▶ [Challenge]: The first line to copy is the one with "The three.js and"; the last is the one with "return t * t * (3 - 2 * t)". Copy each line in that range exactly, leaving out all others.

Object modeling scripts:

— Start —

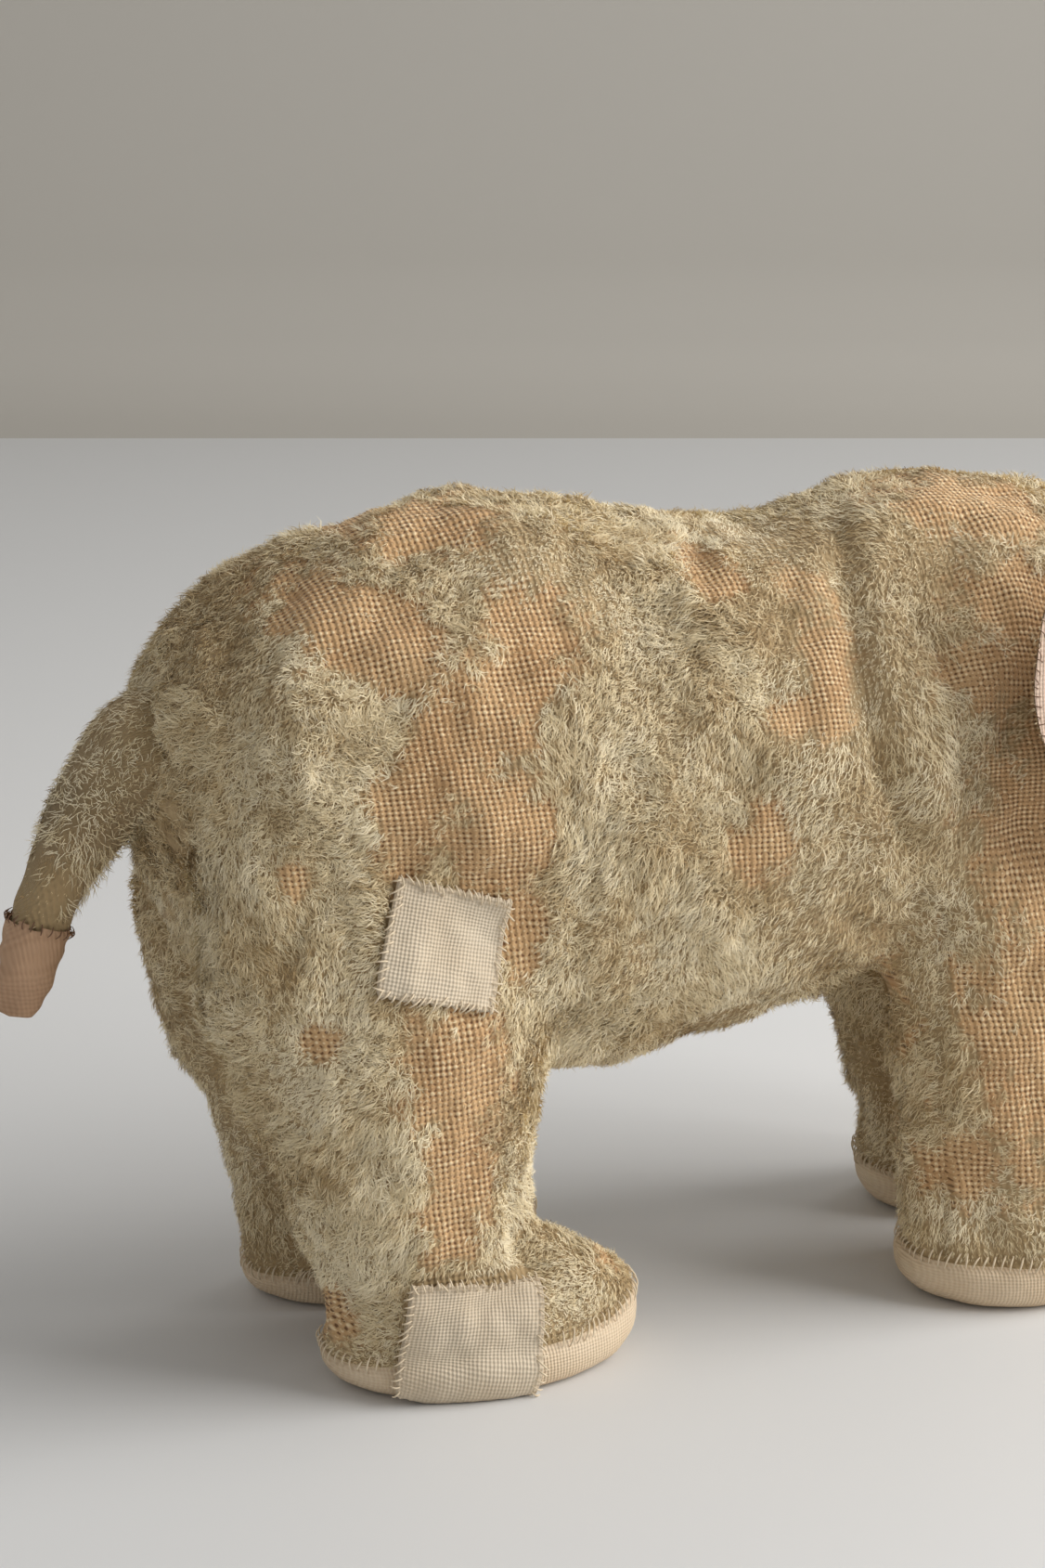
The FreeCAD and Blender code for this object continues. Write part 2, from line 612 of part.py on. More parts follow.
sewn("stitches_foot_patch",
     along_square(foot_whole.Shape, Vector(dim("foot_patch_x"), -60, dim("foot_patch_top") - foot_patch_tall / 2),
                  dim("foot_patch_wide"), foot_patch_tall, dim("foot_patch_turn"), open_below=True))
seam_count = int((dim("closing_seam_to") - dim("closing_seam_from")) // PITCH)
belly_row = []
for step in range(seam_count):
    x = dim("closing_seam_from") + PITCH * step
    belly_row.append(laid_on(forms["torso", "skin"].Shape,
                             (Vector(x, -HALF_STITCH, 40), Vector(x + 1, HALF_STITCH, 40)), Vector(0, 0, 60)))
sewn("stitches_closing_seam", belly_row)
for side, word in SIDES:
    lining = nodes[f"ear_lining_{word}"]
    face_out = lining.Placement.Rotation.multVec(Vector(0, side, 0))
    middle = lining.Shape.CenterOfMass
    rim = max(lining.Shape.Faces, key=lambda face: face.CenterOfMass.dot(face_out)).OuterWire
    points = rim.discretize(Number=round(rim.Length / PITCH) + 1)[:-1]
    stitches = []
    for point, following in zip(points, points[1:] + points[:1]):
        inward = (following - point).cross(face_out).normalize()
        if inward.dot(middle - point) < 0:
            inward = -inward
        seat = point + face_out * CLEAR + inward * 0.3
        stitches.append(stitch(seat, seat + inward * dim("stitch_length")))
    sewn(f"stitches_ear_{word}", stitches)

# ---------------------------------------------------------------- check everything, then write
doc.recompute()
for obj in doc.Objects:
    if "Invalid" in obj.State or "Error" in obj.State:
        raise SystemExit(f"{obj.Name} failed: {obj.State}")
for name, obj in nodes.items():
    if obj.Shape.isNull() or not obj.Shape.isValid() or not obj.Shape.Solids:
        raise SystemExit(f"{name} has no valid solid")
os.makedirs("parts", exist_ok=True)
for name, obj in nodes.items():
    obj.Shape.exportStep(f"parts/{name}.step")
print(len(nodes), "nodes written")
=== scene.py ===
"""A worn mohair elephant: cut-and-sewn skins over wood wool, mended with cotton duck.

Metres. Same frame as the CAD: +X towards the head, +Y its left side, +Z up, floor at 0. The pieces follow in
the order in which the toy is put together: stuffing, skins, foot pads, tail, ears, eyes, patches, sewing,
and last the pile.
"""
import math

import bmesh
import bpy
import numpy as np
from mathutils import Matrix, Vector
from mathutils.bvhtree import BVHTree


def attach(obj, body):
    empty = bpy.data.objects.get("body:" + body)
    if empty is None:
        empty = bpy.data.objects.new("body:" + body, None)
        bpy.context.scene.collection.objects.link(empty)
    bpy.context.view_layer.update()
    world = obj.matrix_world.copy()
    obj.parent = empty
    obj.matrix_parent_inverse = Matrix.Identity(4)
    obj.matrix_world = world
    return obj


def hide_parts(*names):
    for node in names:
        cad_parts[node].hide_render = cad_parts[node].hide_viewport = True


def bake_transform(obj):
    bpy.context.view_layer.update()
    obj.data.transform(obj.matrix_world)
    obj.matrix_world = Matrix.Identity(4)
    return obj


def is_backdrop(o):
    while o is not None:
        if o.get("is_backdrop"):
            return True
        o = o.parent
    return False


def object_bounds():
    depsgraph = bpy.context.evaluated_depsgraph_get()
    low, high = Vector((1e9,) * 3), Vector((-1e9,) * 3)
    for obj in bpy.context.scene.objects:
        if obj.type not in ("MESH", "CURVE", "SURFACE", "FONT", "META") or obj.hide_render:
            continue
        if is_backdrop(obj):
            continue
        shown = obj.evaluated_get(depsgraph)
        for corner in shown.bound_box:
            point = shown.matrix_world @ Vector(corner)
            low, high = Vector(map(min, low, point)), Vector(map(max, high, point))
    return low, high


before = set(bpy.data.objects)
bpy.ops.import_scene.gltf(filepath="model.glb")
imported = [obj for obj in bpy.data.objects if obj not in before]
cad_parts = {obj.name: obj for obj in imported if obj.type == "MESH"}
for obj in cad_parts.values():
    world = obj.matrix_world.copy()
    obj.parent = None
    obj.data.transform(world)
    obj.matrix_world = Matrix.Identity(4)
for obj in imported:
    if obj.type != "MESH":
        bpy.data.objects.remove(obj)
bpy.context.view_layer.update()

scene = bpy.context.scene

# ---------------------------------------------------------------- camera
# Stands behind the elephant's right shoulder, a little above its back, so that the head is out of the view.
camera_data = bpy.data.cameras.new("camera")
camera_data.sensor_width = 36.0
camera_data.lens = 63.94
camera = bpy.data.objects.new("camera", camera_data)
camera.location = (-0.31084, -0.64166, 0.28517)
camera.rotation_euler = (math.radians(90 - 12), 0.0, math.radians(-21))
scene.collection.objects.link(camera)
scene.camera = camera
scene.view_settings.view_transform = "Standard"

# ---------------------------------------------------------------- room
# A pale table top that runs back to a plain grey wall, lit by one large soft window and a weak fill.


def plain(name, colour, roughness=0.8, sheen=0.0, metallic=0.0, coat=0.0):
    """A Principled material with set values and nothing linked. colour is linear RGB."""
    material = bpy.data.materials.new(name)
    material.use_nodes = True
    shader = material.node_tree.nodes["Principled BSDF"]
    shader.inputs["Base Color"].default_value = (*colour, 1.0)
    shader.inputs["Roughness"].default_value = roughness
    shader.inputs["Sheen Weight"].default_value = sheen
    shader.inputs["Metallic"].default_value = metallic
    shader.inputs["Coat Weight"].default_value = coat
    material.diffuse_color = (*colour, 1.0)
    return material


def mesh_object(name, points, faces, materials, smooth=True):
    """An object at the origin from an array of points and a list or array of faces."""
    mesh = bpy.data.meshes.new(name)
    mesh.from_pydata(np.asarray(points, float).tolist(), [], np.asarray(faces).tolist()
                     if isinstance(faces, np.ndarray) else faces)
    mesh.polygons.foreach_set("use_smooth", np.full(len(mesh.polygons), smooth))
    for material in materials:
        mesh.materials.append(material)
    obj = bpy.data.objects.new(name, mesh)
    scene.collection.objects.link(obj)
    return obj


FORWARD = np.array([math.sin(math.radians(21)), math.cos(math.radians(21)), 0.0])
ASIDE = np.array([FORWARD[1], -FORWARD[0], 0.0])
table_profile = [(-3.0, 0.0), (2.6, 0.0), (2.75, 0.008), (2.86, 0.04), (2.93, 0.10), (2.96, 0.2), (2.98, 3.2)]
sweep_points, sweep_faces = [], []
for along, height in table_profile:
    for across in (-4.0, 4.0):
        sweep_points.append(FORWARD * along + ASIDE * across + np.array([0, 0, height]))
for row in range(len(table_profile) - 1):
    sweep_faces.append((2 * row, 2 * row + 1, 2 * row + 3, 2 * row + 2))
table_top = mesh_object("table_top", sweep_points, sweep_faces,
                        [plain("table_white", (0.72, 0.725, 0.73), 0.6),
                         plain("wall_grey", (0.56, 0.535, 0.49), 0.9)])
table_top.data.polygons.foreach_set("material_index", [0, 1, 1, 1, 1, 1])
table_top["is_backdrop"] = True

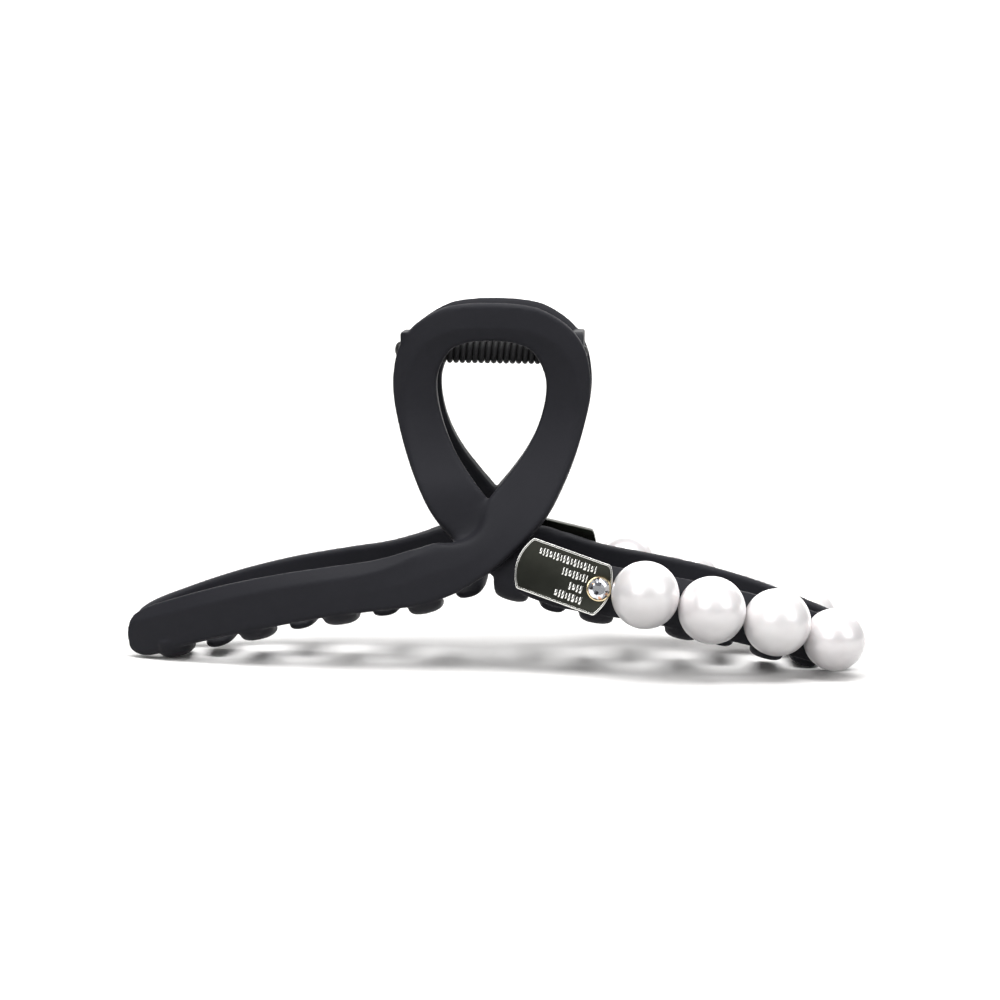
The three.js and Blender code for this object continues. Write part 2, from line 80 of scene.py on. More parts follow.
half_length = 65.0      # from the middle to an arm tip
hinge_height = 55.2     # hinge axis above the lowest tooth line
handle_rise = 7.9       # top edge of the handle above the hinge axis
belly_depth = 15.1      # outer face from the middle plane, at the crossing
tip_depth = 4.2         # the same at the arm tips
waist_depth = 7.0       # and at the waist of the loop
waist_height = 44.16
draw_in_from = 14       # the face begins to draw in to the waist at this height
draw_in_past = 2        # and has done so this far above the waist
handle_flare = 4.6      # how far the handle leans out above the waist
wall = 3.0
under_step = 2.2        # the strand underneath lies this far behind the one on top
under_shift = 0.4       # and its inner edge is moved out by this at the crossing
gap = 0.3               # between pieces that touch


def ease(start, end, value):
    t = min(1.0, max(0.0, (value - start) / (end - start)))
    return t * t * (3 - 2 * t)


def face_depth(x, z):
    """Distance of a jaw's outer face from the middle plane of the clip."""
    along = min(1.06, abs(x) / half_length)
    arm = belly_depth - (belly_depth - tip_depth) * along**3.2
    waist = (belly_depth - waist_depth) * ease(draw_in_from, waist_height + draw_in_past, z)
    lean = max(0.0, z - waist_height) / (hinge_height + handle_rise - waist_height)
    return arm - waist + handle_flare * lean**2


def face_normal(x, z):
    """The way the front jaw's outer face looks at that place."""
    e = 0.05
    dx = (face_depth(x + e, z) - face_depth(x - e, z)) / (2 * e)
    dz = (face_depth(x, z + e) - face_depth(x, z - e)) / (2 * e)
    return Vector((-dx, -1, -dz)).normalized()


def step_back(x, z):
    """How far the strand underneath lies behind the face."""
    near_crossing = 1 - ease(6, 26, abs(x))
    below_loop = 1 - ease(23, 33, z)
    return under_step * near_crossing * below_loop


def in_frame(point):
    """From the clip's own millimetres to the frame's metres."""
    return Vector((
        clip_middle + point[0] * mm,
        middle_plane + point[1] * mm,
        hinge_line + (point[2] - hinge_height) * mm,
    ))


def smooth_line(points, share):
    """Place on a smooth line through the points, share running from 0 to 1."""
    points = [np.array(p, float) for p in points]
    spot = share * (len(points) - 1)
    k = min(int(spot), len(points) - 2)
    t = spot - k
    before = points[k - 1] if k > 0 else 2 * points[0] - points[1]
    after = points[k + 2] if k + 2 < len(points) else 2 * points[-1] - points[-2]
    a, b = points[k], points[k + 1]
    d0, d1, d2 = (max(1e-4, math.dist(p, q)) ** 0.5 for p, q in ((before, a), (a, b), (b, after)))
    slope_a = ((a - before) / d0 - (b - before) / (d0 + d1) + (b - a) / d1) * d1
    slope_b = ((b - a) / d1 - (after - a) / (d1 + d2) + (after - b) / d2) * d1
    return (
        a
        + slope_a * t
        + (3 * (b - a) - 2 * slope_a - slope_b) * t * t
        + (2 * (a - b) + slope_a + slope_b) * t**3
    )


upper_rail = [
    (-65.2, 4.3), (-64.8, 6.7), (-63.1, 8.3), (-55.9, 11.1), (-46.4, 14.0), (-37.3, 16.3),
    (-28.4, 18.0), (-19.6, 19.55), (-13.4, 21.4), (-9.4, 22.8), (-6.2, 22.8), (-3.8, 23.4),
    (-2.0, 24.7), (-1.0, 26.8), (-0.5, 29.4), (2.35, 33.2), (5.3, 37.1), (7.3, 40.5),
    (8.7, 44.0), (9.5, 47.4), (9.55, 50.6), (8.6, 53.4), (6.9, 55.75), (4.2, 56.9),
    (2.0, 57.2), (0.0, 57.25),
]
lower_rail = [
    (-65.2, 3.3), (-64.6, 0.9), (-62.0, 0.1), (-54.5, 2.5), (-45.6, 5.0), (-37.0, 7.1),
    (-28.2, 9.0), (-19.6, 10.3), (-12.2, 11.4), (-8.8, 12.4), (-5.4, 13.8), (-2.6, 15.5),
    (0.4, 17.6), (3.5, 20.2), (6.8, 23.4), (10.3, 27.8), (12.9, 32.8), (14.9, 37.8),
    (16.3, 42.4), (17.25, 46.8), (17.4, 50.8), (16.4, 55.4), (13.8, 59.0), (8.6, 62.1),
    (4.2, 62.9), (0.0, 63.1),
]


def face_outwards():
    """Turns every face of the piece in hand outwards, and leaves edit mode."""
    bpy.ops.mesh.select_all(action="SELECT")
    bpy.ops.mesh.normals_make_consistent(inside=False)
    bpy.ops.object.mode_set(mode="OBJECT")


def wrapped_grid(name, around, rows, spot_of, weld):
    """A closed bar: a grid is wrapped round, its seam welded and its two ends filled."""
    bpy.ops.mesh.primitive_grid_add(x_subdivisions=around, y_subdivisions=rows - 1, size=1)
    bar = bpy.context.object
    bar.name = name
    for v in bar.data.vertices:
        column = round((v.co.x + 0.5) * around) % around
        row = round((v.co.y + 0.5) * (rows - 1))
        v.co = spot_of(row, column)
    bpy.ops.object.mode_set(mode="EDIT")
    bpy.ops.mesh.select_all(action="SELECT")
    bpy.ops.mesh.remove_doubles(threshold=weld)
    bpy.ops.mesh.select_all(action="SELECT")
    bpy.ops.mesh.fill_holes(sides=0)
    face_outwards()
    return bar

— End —

▶ [Correct result]:
The three.js and Blender code for this object continues. Write part 2, from line 80 of scene.py on. More parts follow.
half_length = 65.0      # from the middle to an arm tip
hinge_height = 55.2     # hinge axis above the lowest tooth line
handle_rise = 7.9       # top edge of the handle above the hinge axis
belly_depth = 15.1      # outer face from the middle plane, at the crossing
tip_depth = 4.2         # the same at the arm tips
waist_depth = 7.0       # and at the waist of the loop
waist_height = 44.16
draw_in_from = 14       # the face begins to draw in to the waist at this height
draw_in_past = 2        # and has done so this far above the waist
handle_flare = 4.6      # how far the handle leans out above the waist
wall = 3.0
under_step = 2.2        # the strand underneath lies this far behind the one on top
under_shift = 0.4       # and its inner edge is moved out by this at the crossing
gap = 0.3               # between pieces that touch


def ease(start, end, value):
    t = min(1.0, max(0.0, (value - start) / (end - start)))
    return t * t * (3 - 2 * t)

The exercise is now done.